If you are reading this, you may already have attended a Disciplinary or Grievance hearing in your workplace; in which case you have some exposure into Employment Law already. Not that your boss’s office is a court of law, but those proceedings hopefully share the same basic values you find in an actual court–fairness, hearing both parties, treating everyone impartially and so on. Your company’s procedures will also have been drafted with one eye on the fact that the matter may end up in a real courtroom.
The first and probably most important thing you need to know is that employment law does not share the purely the adversarial nature of, say, company or criminal law. It is more similar to Family law in that it recognises that there are relationships involved here that go deeper than the contract, and that sometimes the letter of the law must sometime defer to those relationships. After all, the parties may often go back to working together once the legal processes have been completed. Remember, there are many reasons to apply to the CCMA other than just unfair dismissal.
Rather than the usual court outcome where one party wins and the other party loses, employment law aims to resolve differences, hopefully to the benefit of both parties. The law will encourage the parties to reach an agreement between themselves first. Only after that has failed will it step in and make a judgement.
It recognises that the parties are often not equal – the employer has many more resources than the employee does – and will offer a guiding and supportive hand to the employee. It also places more of the burden of evidence on the employer.
That’s why your first port of call is the CCMA – The Commission for Conciliation, Mediation and Arbitration. Many people are surprised to find themselves not in a courtroom, but in an office in a government building. We’re not completely in a courtroom yet, but we’re definitely one step closer. There might be lawyers present this time.

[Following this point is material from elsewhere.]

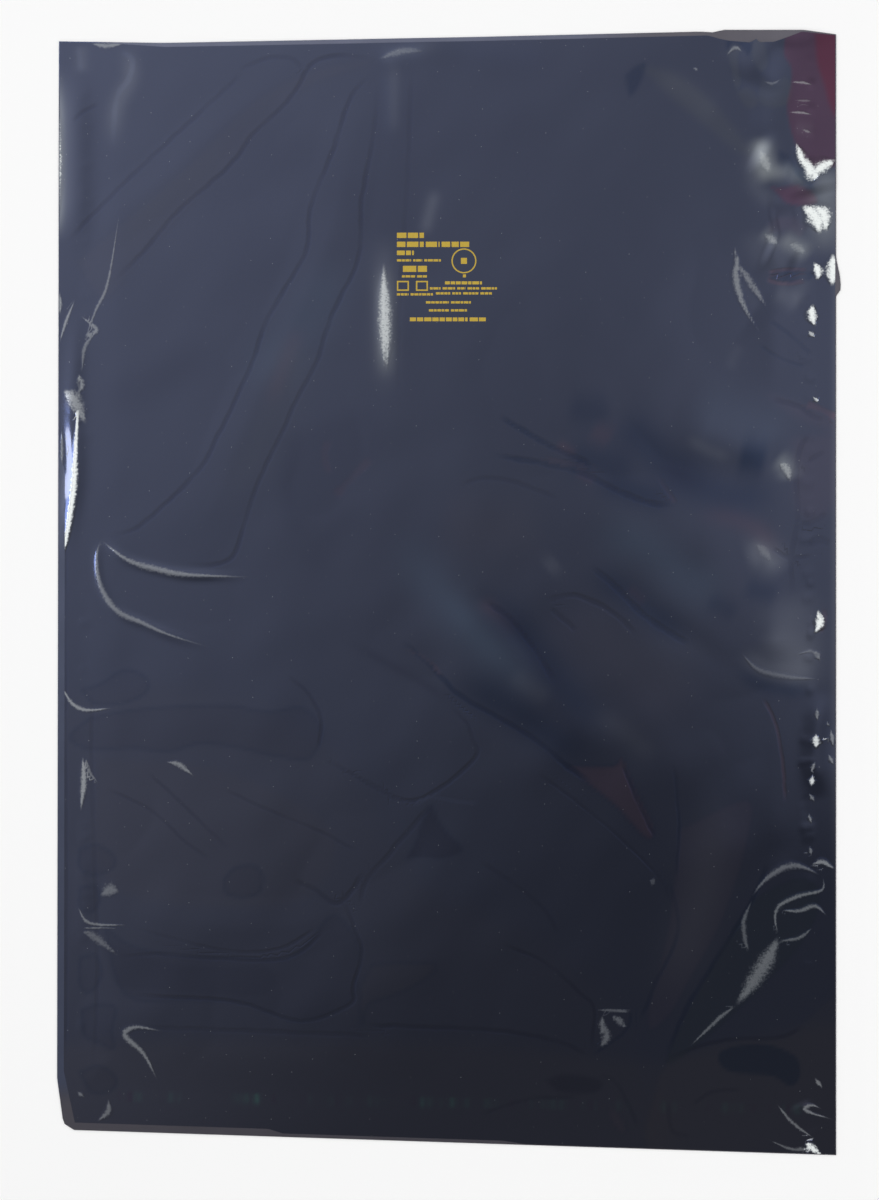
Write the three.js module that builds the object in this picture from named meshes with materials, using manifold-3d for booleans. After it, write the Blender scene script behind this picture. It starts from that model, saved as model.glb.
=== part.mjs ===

As mentioned, the Commissioner will expend a lot of effort to facilitate an agreement between the two parties – Conciliation. I am always impressed by the dedication of the Commissioner to seeking mutual agreement in the face of parties spitting and growling at each other. In some cases, the parties cannot even talk to each other, and the Commissioner will don his or her Mediation hat and talk to the parties separately in an effort to bring them closer.
Once these avenues have failed, the commissioner will move to the third part of their role – Arbitration. This part of the proceedings will begin to look more like what we lay people recognise as legal mode – making judgements. The Commissioner will usually set a new date for the parties to come back and present their cases for Arbitration, after which he or she will make a decision. That decision now has the power of a legal judgement behind it, although naturally there are a variety of appeal processes which will finally find their way into an actual courtroom.
Let’s hope this article is the closest you find yourself to one.